In a small sense I feel like my life kind of graduated a bit too. Instead of planning blog posts into my week, that time was pushed aside by finishing a university degree (and starting another one), starting a new part-time job, seeing that job evolve into a full time job, and feeling like my life became less filled with the kind of adventures and moments that seem blog worthy - unless you want to hear about the random things I hear students say in my classroom (maybe they could fill a blog of their own?).
The truth is our life looks different to how it did when we established this place (can you believe that was over 5 years ago!), but I guess its no less exciting, even if its not documented. I guess what I'm asking really of myself is if I can return to this strange realm of online documentary - maybe just as a cathartic exercise which would cause me to take a few more photos (which I love and miss doing), and to write a few more thoughts (which I also love and miss doing)? I'm not really sure of the purpose anymore (I call my mum enough, she already knows what I do each day). I'll think on that.
April 12, 2015
Who are you? How many selves have you? And which of these selves do you want to be?
Is Yale College going to educate the self that is in the dark of you, or Harvard College?
The ideal self! Oh, but I have a strange and fugitive self shut out and howling like a wolf or a coyote under the ideal windows. See his red eyes in the dark? This is the self who is coming into his own.
The perfectibility of man, dear God! When every man as long as he remains alive is in himself a multitude of conflicting men. Which of these do you choose to perfect, at the expense of every other?"

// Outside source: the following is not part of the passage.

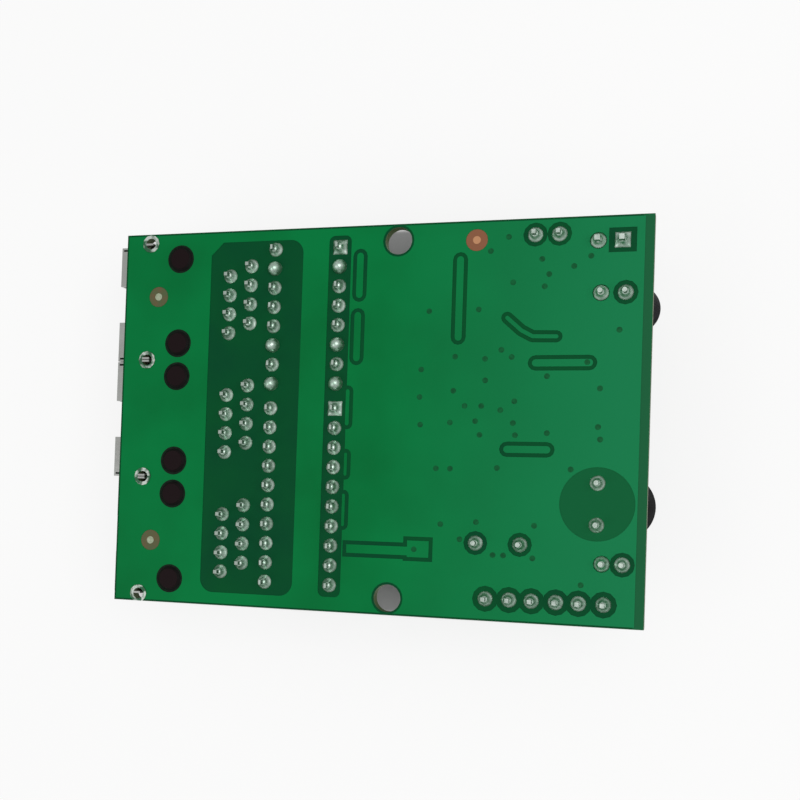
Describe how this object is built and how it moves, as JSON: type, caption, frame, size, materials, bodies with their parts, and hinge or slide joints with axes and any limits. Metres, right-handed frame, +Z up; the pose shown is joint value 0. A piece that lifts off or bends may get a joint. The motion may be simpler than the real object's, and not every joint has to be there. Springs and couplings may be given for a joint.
{
  "type": "ethernet switch board",
  "caption": "Small network switch circuit board lying solder side up, with shielded jacks along one edge, line transformers, a switch chip and its supply parts on the far side.",
  "frame": {"origin": "middle of the bounding box in plan, at the level of the jack tops it rests on", "axes": "+X from the jack edge to the far edge, +Y to the board edge with the power inlet, +Z up out of the solder side"},
  "size_m": [0.072, 0.05, 0.0169],
  "materials": {
    "laminate_mask": "solder mask over glass-fibre laminate",
    "masked_copper": "copper under solder mask",
    "bare_laminate": "bare laminate",
    "solder": "bright tin-lead solder",
    "jack_plastic": "moulded black",
    "jack_sheet": "tinned sheet",
    "contact_metal": "gold plated",
    "transformer_epoxy": "moulded black",
    "tinned_lead": "tinned",
    "chip_epoxy": "moulded black",
    "crystal_metal": "drawn steel, nickel plated",
    "ferrite": "sintered",
    "winding_copper": "enamelled copper wire",
    "shrink_sleeve": "shrunk black film",
    "can_aluminium": "drawn",
    "capacitor_sleeve": "shrunk dark film",
    "bung_rubber": "moulded",
    "lamp_epoxy": "tinted epoxy",
    "inlet_nylon": "moulded natural nylon",
    "resistor_glaze": "glazed alumina",
    "capacitor_ceramic": "fired ceramic",
    "diode_epoxy": "moulded black"
  },
  "bodies": {
    "root": {"big_capacitor_bung": "bung_rubber", "big_capacitor_can": "can_aluminium", "big_capacitor_leads": "tinned_lead", "big_capacitor_sleeve": "capacitor_sleeve", "chip_capacitor_bodies": "capacitor_ceramic", "chip_capacitor_ends": "tinned_lead", "chip_resistor_bodies": "resistor_glaze", "chip_resistor_ends": "tinned_lead", "choke_core": "ferrite", "choke_leads": "tinned_lead", "choke_sleeve": "shrink_sleeve", "choke_winding": "winding_copper", "circuit_board": "laminate_mask", "crystal_base": "crystal_metal", "crystal_can": "crystal_metal", "crystal_leads": "tinned_lead", "diode_body": "diode_epoxy", "diode_leads": "tinned_lead", "fiducial_marks": "bare_laminate", "jack_1_contacts": "contact_metal", "jack_1_housing": "jack_plastic", "jack_1_shield": "jack_sheet", "jack_2_contacts": "contact_metal", "jack_2_housing": "jack_plastic", "jack_2_shield": "jack_sheet", "jack_3_contacts": "contact_metal", "jack_3_housing": "jack_plastic", "jack_3_shield": "jack_sheet", "jack_pin_solder": "solder", "port_lamp_leads": "tinned_lead", "port_lamp_lenses": "lamp_epoxy", "power_inlet_housing": "inlet_nylon", "power_inlet_pins": "tinned_lead", "power_lamp_leads": "tinned_lead", "power_lamp_lens": "lamp_epoxy", "regulator_body": "chip_epoxy", "regulator_leads": "tinned_lead", "shield_tab_rings": "solder", "small_capacitor_bung": "bung_rubber", "small_capacitor_can": "can_aluminium", "small_capacitor_leads": "tinned_lead", "small_capacitor_sleeve": "capacitor_sleeve", "small_part_solder": "solder", "solder_side_copper": "masked_copper", "switch_chip_body": "chip_epoxy", "switch_chip_leads": "tinned_lead", "transformer_16_pin_body": "transformer_epoxy", "transformer_16_pin_leads": "tinned_lead", "transformer_20_pin_body": "transformer_epoxy", "transformer_20_pin_leads": "tinned_lead", "transformer_solder": "solder"}
  },
  "joints": []
}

D. H. Lawrence - Studies in Classic American Literature
Our long absences here seem to be unending, it's something I will refrain from apologising for, seeing as another situation is not currently feasible. At present so much of my attention is engrossed with books that seem to constantly fill gaps in my knowledge - all that I was unaware were even there! Above is a section of text I read recently, I found it quite comical yet also heartening. D. H. Lawrence concluded that we must always wrestle against the uncertainties of character. Whatever our virtues, there is always a struggle or a need to apply energy to keep them established.
Sitting here in a four-story library, beside rows of books that stretch further than the length of our house, I can't help but imagine a life where this was the scenery I beheld frequently - but yet at the expense of every other?

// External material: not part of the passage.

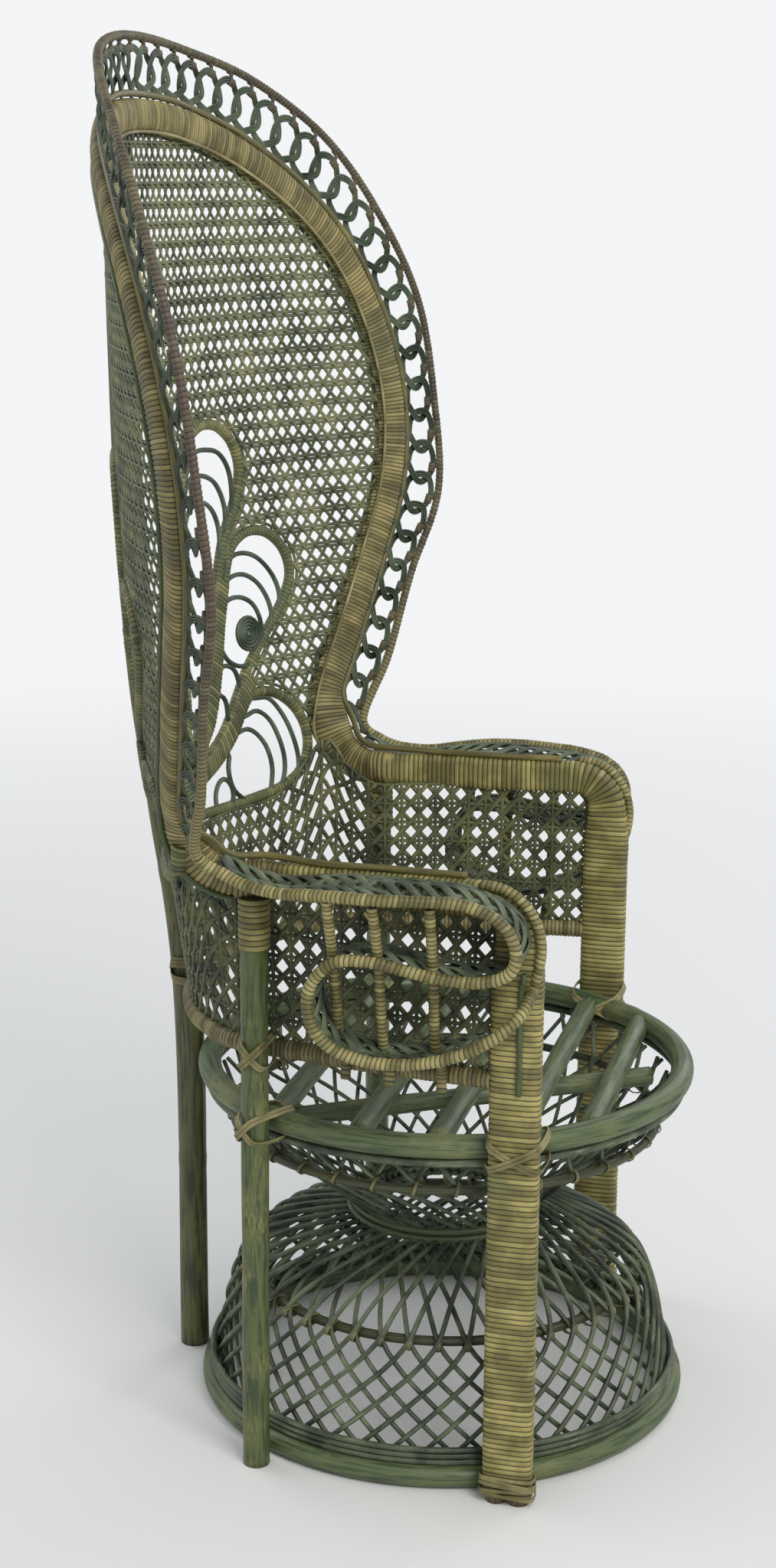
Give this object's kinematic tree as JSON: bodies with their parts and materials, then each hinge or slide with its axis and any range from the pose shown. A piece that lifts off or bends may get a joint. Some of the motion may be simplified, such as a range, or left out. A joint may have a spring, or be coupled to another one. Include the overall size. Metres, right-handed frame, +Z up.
{
  "type": "peacock chair",
  "caption": "Rattan peacock armchair with a tall fan-shaped openwork back, scrolled arms and a round hourglass base.",
  "frame": {"origin": "middle of the footprint's box, on the floor", "axes": "+Z up, the chair faces -Y, +X is the sitter's left hand"},
  "size_m": [0.9832, 0.6924, 1.5505],
  "materials": {
    "pole": "satin",
    "wrap": "satin",
    "cane": "satin",
    "net": "matt",
    "plait": "matt",
    "binding": "matt"
  },
  "bodies": {
    "root": {"floor_hoop": "pole", "seat_ring": "pole", "seat_slat_1": "pole", "seat_slat_2": "pole", "seat_slat_3": "pole", "seat_slat_4": "pole", "seat_slat_5": "pole", "seat_cross_bar": "pole", "mid_post_left": "pole", "mid_post_right": "pole", "rear_post": "pole", "band_edge_rod": "pole", "leg_and_arm_left": "wrap", "leg_and_arm_right": "wrap", "back_band": "wrap", "rim_rod": "wrap", "fan_loop_middle": "wrap", "fan_loop_1_left": "wrap", "fan_loop_1_right": "wrap", "fan_loop_2_left": "wrap", "fan_loop_2_right": "wrap", "fan_loop_3_left": "wrap", "fan_loop_3_right": "wrap", "fan_hub": "wrap", "lower_rail": "wrap", "arm_rod_left": "wrap", "arm_rod_right": "wrap", "scroll_bar_1_left": "wrap", "scroll_bar_1_right": "wrap", "scroll_bar_2_left": "wrap", "scroll_bar_2_right": "wrap", "scroll_bar_3_left": "wrap", "scroll_bar_3_right": "wrap", "thin_hoop_1": "cane", "thin_hoop_2": "cane", "thin_hoop_3": "cane", "base_canes_outer": "cane", "base_canes_inner": "cane", "funnel_canes_inner": "cane", "funnel_canes_outer": "cane", "under_ring": "cane", "border_left": "cane", "border_right": "cane", "fan_disc_left": "cane", "fan_disc_right": "cane", "back_net": "net", "arm_net": "net", "arm_strip_left": "plait", "arm_strip_right": "plait", "leg_lashing_left": "binding", "leg_lashing_right": "binding", "ring_lashing_left": "binding", "ring_lashing_right": "binding", "rail_lashing_left": "binding", "rail_lashing_right": "binding"}
  },
  "joints": []
}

Photos: Some of the things we saw recently while in Sydney on an Art Excursion with my Year 11 & 12 students.
January 31, 2015
We love to assemble days that are brimming with motion and have long since lost hope of a life that is normal, observing that it never seems to materilise. Life is always changing and moving. The only thing that remains simple is that each day it is us, waking up together, embracing the days that we make.
Occasionally the surroundings become inconsequential, and I hold a gaze on this man who is truly the best part of me, the best part of my life. Moreover, he is everything I am not, the safety and light that settles my heart.
January 26, 2015
Dropping in. You smack the tail into the coping and place your left foot down. You stare at the bowl and try and read the camber of the concrete. You estimate your velocity and pick the perfect place to kick turn. Next thing - It's on!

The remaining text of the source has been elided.